Connie and Mildred talk about Connie’s dad’s need for salvation and how glad they are that they have stayed close in spite of the divorce. Later, Connie waits in the doctor’s office while Mildred is being tested. Finally, she approaches a nurse and is told that the doctors believe Mildred has had a heart attack. When she is finally allowed to see her, Mildred expresses her desire to see Bill (Connie’s father) before she dies. Mildred also shares some prayers with Connie that she has written in her Bible.
At Whit’s End, Jenny is the first to try the altered Imagination Station and ends up in the town of Bethany with Lazarus, Martha, and Mary. Jenny is still blind in the story but is encouraged by Lazarus, who tells her that he died and rose again so that Christ would be glorified, and that Jenny’s blindness can be used in the same way. Jason is disappointed that Jenny wasn’t “healed” of her blindness in the Imagination Station. He reluctantly agrees to let Zach try the next program and decides to get in with Zach to witness the results.
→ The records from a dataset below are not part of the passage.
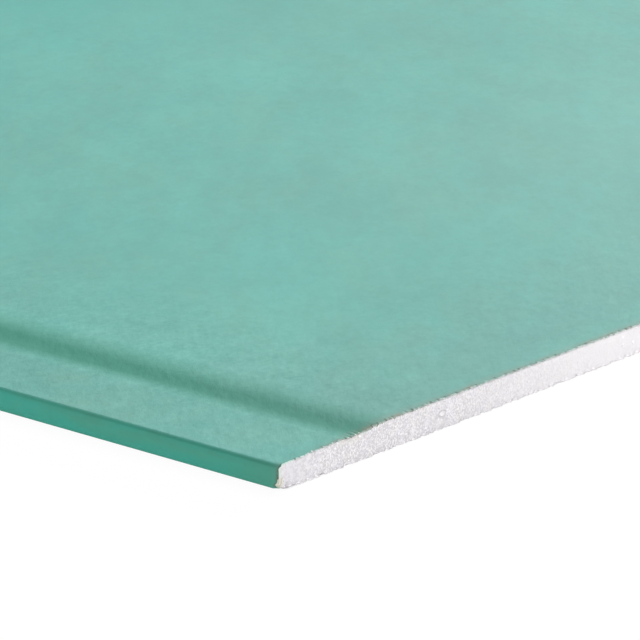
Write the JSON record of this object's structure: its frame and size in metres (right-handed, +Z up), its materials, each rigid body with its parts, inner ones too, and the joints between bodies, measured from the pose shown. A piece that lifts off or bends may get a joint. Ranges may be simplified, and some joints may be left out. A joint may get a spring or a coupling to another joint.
{
  "type": "drywall sheet",
  "caption": "Moisture-resistant drywall sheet: gypsum core wrapped in green face paper with tapered long edges, square-cut ends and a lapped back paper.",
  "frame": {"origin": "centre of the underside, on the plane the sheet lies on", "axes": "+X along the length, +Y across the width towards one tapered long edge, +Z up through the thickness, out of the green face"},
  "size_m": [2.4, 1.2, 0.0125],
  "materials": {
    "face_paper": "smooth dyed green liner paper with a faint fibre mottling and a soft sheen at grazing angles",
    "gypsum": "dry broken gypsum, matt, fine-grained and pitted with small air pores",
    "back_paper": "matt light grey recycled liner paper with visible fibres"
  },
  "bodies": {
    "root": {"face_paper": "face_paper", "gypsum_core": "gypsum", "back_paper": "back_paper"}
  },
  "joints": []
}
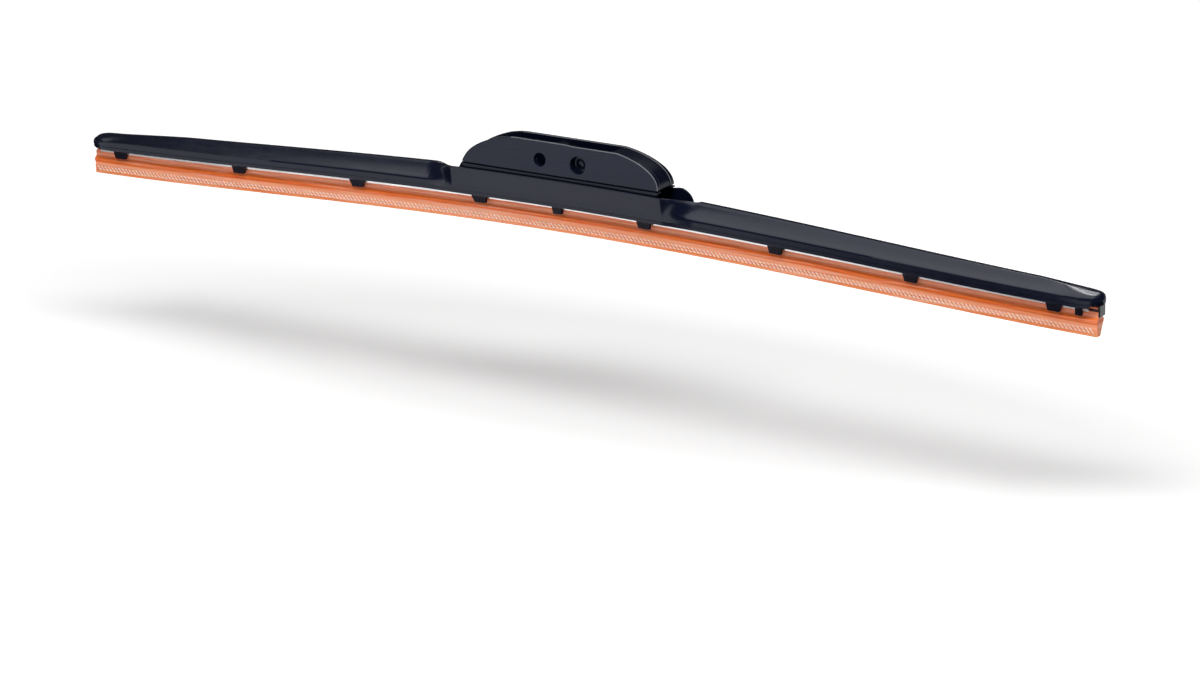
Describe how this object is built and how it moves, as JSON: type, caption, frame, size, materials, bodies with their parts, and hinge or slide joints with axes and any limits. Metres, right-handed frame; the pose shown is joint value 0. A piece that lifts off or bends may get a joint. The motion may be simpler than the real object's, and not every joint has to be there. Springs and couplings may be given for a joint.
{
  "type": "windscreen wiper blade",
  "caption": "Bowed black hybrid wiper blade with an orange ribbed silicone element held by claws and steel rails, and a rocking side-pin arm adapter with a lock cap.",
  "frame": {"origin": "midway between the adapter's two side-pin holes, on their height and in the blade's middle plane", "axes": "+X along the blade towards the end with the end cap, +Z away from the glass, -Y towards the leading side with the scrubbing flap"},
  "size_m": [0.4513, 0.0144, 0.0421],
  "materials": {
    "black_plastic": "satin, faintly bluish black",
    "claw_plastic": "matt black",
    "orange_silicone": "translucent orange-red, knurled flap",
    "rail_steel": "bright strip",
    "bracket_steel": "zinc-plated"
  },
  "bodies": {
    "arm_adapter": {"adapter": "black_plastic"},
    "blade": {"cover": "black_plastic", "claw_left_1": "claw_plastic", "claw_left_2": "claw_plastic", "claw_left_3": "claw_plastic", "claw_left_4": "claw_plastic", "claw_centre": "claw_plastic", "claw_right_1": "claw_plastic", "claw_right_2": "claw_plastic", "claw_right_3": "claw_plastic", "claw_right_4": "claw_plastic", "refill_lock": "claw_plastic", "rail_leading": "rail_steel", "rail_trailing": "rail_steel", "wiping_element": "orange_silicone", "end_cap": "claw_plastic", "saddle_bracket": "bracket_steel", "rivet_left": "bracket_steel", "rivet_right": "bracket_steel", "pivot_pin": "rail_steel"},
    "lock_cap": {"lock_cap": "black_plastic"}
  },
  "joints": [
    {"name": "blade_rock", "type": "hinge", "parent": "arm_adapter", "child": "blade", "pos_m": [0, 0, -0.0099], "axis": [0, 1, 0], "range_deg": [-6, 6]},
    {"name": "lock_cap_hinge", "type": "hinge", "parent": "arm_adapter", "child": "lock_cap", "pos_m": [0.041, 0, -0.0031], "axis": [0, 1, 0], "range_deg": [0, 100]}
  ]
}
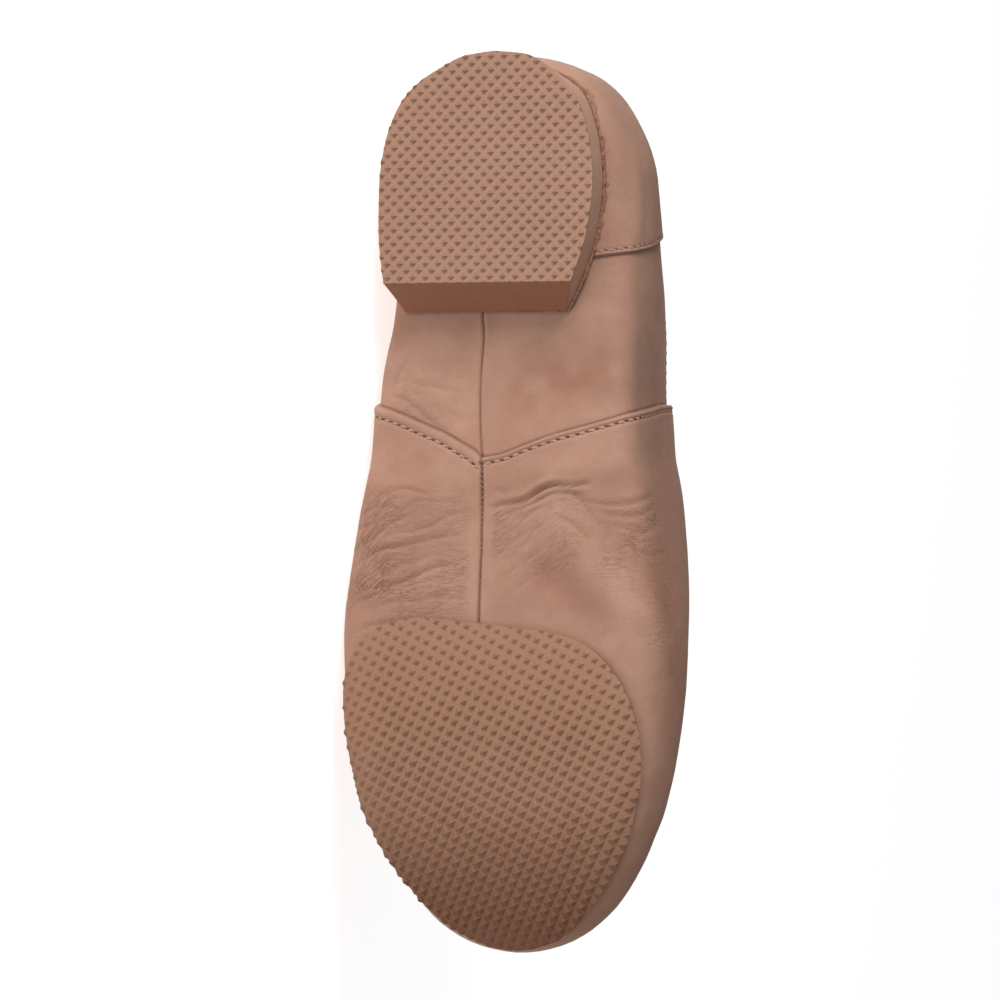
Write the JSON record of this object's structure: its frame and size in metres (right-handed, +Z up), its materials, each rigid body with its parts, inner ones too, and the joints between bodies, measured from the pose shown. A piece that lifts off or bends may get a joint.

The Imagination Station sends them both to America during the Revolutionary War. They are both surprised and excited when Zach can not only walk, but also run, just as he could before the car accident. Their adventure ends abruptly when Zach’s mom, Eileen, arrives to take him home. She is disturbed by Jason’s program and insists that Zach go home with her immediately. But Zach doesn’t want to leave, he wants to stay in the Imagination Station because he is able to walk in there. He throws a tantrum, and his mother has to drag him out.
- Why was Jack opposed to Jason’s new Imagination Station program?
- Do you agree with Jack’s reservations?
- Why or why not?
- Why is it important to persist in praying, even when it seems God isn’t answering your prayers?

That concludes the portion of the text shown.